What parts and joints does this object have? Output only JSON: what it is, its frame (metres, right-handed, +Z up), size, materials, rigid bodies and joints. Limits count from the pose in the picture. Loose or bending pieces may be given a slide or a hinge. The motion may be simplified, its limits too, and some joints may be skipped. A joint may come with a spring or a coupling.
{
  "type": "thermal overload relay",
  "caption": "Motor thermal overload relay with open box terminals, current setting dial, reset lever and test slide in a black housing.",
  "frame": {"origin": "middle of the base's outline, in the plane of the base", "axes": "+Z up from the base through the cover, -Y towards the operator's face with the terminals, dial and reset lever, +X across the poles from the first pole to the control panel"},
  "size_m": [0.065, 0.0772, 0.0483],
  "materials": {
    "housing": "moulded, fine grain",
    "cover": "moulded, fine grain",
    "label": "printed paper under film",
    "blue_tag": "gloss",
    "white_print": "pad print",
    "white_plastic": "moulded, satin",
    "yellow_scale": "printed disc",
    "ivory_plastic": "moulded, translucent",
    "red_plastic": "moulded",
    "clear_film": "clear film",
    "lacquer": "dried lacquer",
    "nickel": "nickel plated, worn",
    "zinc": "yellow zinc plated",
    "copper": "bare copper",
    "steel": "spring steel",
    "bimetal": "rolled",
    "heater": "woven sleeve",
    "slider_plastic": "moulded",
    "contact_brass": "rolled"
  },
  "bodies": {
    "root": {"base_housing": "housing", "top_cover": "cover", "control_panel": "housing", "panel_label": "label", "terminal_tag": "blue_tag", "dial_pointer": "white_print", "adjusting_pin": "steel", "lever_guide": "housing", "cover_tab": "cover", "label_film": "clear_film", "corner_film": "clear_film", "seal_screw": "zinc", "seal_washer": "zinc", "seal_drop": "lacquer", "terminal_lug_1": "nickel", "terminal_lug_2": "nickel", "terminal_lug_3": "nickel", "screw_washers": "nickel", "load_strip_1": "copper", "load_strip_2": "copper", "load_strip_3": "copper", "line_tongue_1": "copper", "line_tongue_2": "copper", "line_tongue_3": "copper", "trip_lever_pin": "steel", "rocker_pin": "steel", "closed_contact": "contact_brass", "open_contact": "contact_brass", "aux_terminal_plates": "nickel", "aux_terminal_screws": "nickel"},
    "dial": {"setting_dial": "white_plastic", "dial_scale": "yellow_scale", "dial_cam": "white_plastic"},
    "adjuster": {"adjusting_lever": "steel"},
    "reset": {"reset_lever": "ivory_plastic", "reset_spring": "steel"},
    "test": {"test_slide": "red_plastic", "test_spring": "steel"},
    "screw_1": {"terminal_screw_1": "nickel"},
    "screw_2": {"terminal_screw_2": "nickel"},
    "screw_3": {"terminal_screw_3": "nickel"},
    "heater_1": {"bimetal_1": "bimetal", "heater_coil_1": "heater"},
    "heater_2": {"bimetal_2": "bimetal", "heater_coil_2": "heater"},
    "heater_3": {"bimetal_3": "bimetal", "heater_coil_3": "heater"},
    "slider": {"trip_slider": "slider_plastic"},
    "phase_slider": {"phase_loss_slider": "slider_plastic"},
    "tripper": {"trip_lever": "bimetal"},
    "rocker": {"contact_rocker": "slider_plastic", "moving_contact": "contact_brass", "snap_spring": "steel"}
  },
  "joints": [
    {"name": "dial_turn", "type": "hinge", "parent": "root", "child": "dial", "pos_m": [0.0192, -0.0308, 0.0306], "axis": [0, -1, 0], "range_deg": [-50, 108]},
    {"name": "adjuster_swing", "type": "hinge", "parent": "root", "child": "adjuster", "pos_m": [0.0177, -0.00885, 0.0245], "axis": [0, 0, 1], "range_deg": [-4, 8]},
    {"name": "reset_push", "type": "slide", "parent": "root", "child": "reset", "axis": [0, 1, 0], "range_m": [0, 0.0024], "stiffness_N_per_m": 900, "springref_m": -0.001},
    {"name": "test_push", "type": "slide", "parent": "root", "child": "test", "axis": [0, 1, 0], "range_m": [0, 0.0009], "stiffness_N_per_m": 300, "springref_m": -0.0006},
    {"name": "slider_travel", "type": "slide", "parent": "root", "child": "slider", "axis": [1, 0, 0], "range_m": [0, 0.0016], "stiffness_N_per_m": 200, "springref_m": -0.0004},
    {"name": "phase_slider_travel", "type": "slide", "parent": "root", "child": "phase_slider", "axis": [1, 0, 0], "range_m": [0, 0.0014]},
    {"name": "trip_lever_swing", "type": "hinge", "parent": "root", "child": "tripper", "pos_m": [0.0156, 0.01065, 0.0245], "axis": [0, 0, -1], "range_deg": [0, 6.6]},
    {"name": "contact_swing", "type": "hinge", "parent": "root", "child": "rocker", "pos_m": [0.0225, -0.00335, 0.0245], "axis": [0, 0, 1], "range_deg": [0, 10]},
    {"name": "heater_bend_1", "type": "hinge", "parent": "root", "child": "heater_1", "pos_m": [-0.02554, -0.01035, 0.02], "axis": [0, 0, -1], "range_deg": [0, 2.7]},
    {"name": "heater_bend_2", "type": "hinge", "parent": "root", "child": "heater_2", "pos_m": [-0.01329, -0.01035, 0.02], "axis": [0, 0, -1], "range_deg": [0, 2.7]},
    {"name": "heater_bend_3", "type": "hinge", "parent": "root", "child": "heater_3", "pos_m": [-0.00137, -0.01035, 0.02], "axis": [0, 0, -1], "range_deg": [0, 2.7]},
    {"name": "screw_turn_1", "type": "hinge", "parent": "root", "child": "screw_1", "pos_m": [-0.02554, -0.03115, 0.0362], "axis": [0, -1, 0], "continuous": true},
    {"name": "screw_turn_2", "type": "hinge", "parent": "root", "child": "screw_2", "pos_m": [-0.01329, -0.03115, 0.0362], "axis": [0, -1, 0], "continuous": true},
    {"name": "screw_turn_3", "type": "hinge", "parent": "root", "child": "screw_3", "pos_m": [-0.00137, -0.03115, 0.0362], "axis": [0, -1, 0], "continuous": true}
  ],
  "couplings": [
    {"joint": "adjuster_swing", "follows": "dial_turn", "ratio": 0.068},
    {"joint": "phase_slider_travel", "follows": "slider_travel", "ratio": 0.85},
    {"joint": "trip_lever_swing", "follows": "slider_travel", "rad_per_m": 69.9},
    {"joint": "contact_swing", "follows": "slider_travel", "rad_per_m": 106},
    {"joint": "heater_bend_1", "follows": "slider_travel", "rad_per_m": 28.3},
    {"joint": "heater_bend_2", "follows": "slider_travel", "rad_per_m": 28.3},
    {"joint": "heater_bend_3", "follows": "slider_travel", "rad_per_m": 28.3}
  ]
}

*-*-*

> Set task
Could you quote the material above in full, exactly as it stands?

> Exercise response
What parts and joints does this object have? Output only JSON: what it is, its frame (metres, right-handed, +Z up), size, materials, rigid bodies and joints. Limits count from the pose in the picture. Loose or bending pieces may be given a slide or a hinge. The motion may be simplified, its limits too, and some joints may be skipped. A joint may come with a spring or a coupling.
{
  "type": "thermal overload relay",
  "caption": "Motor thermal overload relay with open box terminals, current setting dial, reset lever and test slide in a black housing.",
  "frame": {"origin": "middle of the base's outline, in the plane of the base", "axes": "+Z up from the base through the cover, -Y towards the operator's face with the terminals, dial and reset lever, +X across the poles from the first pole to the control panel"},
  "size_m": [0.065, 0.0772, 0.0483],
  "materials": {
    "housing": "moulded, fine grain",
    "cover": "moulded, fine grain",
    "label": "printed paper under film",
    "blue_tag": "gloss",
    "white_print": "pad print",
    "white_plastic": "moulded, satin",
    "yellow_scale": "printed disc",
    "ivory_plastic": "moulded, translucent",
    "red_plastic": "moulded",
    "clear_film": "clear film",
    "lacquer": "dried lacquer",
    "nickel": "nickel plated, worn",
    "zinc": "yellow zinc plated",
    "copper": "bare copper",
    "steel": "spring steel",
    "bimetal": "rolled",
    "heater": "woven sleeve",
    "slider_plastic": "moulded",
    "contact_brass": "rolled"
  },
  "bodies": {
    "root": {"base_housing": "housing", "top_cover": "cover", "control_panel": "housing", "panel_label": "label", "terminal_tag": "blue_tag", "dial_pointer": "white_print", "adjusting_pin": "steel", "lever_guide": "housing", "cover_tab": "cover", "label_film": "clear_film", "corner_film": "clear_film", "seal_screw": "zinc", "seal_washer": "zinc", "seal_drop": "lacquer", "terminal_lug_1": "nickel", "terminal_lug_2": "nickel", "terminal_lug_3": "nickel", "screw_washers": "nickel", "load_strip_1": "copper", "load_strip_2": "copper", "load_strip_3": "copper", "line_tongue_1": "copper", "line_tongue_2": "copper", "line_tongue_3": "copper", "trip_lever_pin": "steel", "rocker_pin": "steel", "closed_contact": "contact_brass", "open_contact": "contact_brass", "aux_terminal_plates": "nickel", "aux_terminal_screws": "nickel"},
    "dial": {"setting_dial": "white_plastic", "dial_scale": "yellow_scale", "dial_cam": "white_plastic"},
    "adjuster": {"adjusting_lever": "steel"},
    "reset": {"reset_lever": "ivory_plastic", "reset_spring": "steel"},
    "test": {"test_slide": "red_plastic", "test_spring": "steel"},
    "screw_1": {"terminal_screw_1": "nickel"},
    "screw_2": {"terminal_screw_2": "nickel"},
    "screw_3": {"terminal_screw_3": "nickel"},
    "heater_1": {"bimetal_1": "bimetal", "heater_coil_1": "heater"},
    "heater_2": {"bimetal_2": "bimetal", "heater_coil_2": "heater"},
    "heater_3": {"bimetal_3": "bimetal", "heater_coil_3": "heater"},
    "slider": {"trip_slider": "slider_plastic"},
    "phase_slider": {"phase_loss_slider": "slider_plastic"},
    "tripper": {"trip_lever": "bimetal"},
    "rocker": {"contact_rocker": "slider_plastic", "moving_contact": "contact_brass", "snap_spring": "steel"}
  },
  "joints": [
    {"name": "dial_turn", "type": "hinge", "parent": "root", "child": "dial", "pos_m": [0.0192, -0.0308, 0.0306], "axis": [0, -1, 0], "range_deg": [-50, 108]},
    {"name": "adjuster_swing", "type": "hinge", "parent": "root", "child": "adjuster", "pos_m": [0.0177, -0.00885, 0.0245], "axis": [0, 0, 1], "range_deg": [-4, 8]},
    {"name": "reset_push", "type": "slide", "parent": "root", "child": "reset", "axis": [0, 1, 0], "range_m": [0, 0.0024], "stiffness_N_per_m": 900, "springref_m": -0.001},
    {"name": "test_push", "type": "slide", "parent": "root", "child": "test", "axis": [0, 1, 0], "range_m": [0, 0.0009], "stiffness_N_per_m": 300, "springref_m": -0.0006},
    {"name": "slider_travel", "type": "slide", "parent": "root", "child": "slider", "axis": [1, 0, 0], "range_m": [0, 0.0016], "stiffness_N_per_m": 200, "springref_m": -0.0004},
    {"name": "phase_slider_travel", "type": "slide", "parent": "root", "child": "phase_slider", "axis": [1, 0, 0], "range_m": [0, 0.0014]},
    {"name": "trip_lever_swing", "type": "hinge", "parent": "root", "child": "tripper", "pos_m": [0.0156, 0.01065, 0.0245], "axis": [0, 0, -1], "range_deg": [0, 6.6]},
    {"name": "contact_swing", "type": "hinge", "parent": "root", "child": "rocker", "pos_m": [0.0225, -0.00335, 0.0245], "axis": [0, 0, 1], "range_deg": [0, 10]},
    {"name": "heater_bend_1", "type": "hinge", "parent": "root", "child": "heater_1", "pos_m": [-0.02554, -0.01035, 0.02], "axis": [0, 0, -1], "range_deg": [0, 2.7]},
    {"name": "heater_bend_2", "type": "hinge", "parent": "root", "child": "heater_2", "pos_m": [-0.01329, -0.01035, 0.02], "axis": [0, 0, -1], "range_deg": [0, 2.7]},
    {"name": "heater_bend_3", "type": "hinge", "parent": "root", "child": "heater_3", "pos_m": [-0.00137, -0.01035, 0.02], "axis": [0, 0, -1], "range_deg": [0, 2.7]},
    {"name": "screw_turn_1", "type": "hinge", "parent": "root", "child": "screw_1", "pos_m": [-0.02554, -0.03115, 0.0362], "axis": [0, -1, 0], "continuous": true},
    {"name": "screw_turn_2", "type": "hinge", "parent": "root", "child": "screw_2", "pos_m": [-0.01329, -0.03115, 0.0362], "axis": [0, -1, 0], "continuous": true},
    {"name": "screw_turn_3", "type": "hinge", "parent": "root", "child": "screw_3", "pos_m": [-0.00137, -0.03115, 0.0362], "axis": [0, -1, 0], "continuous": true}
  ],
  "couplings": [
    {"joint": "adjuster_swing", "follows": "dial_turn", "ratio": 0.068},
    {"joint": "phase_slider_travel", "follows": "slider_travel", "ratio": 0.85},
    {"joint": "trip_lever_swing", "follows": "slider_travel", "rad_per_m": 69.9},
    {"joint": "contact_swing", "follows": "slider_travel", "rad_per_m": 106},
    {"joint": "heater_bend_1", "follows": "slider_travel", "rad_per_m": 28.3},
    {"joint": "heater_bend_2", "follows": "slider_travel", "rad_per_m": 28.3},
    {"joint": "heater_bend_3", "follows": "slider_travel", "rad_per_m": 28.3}
  ]
}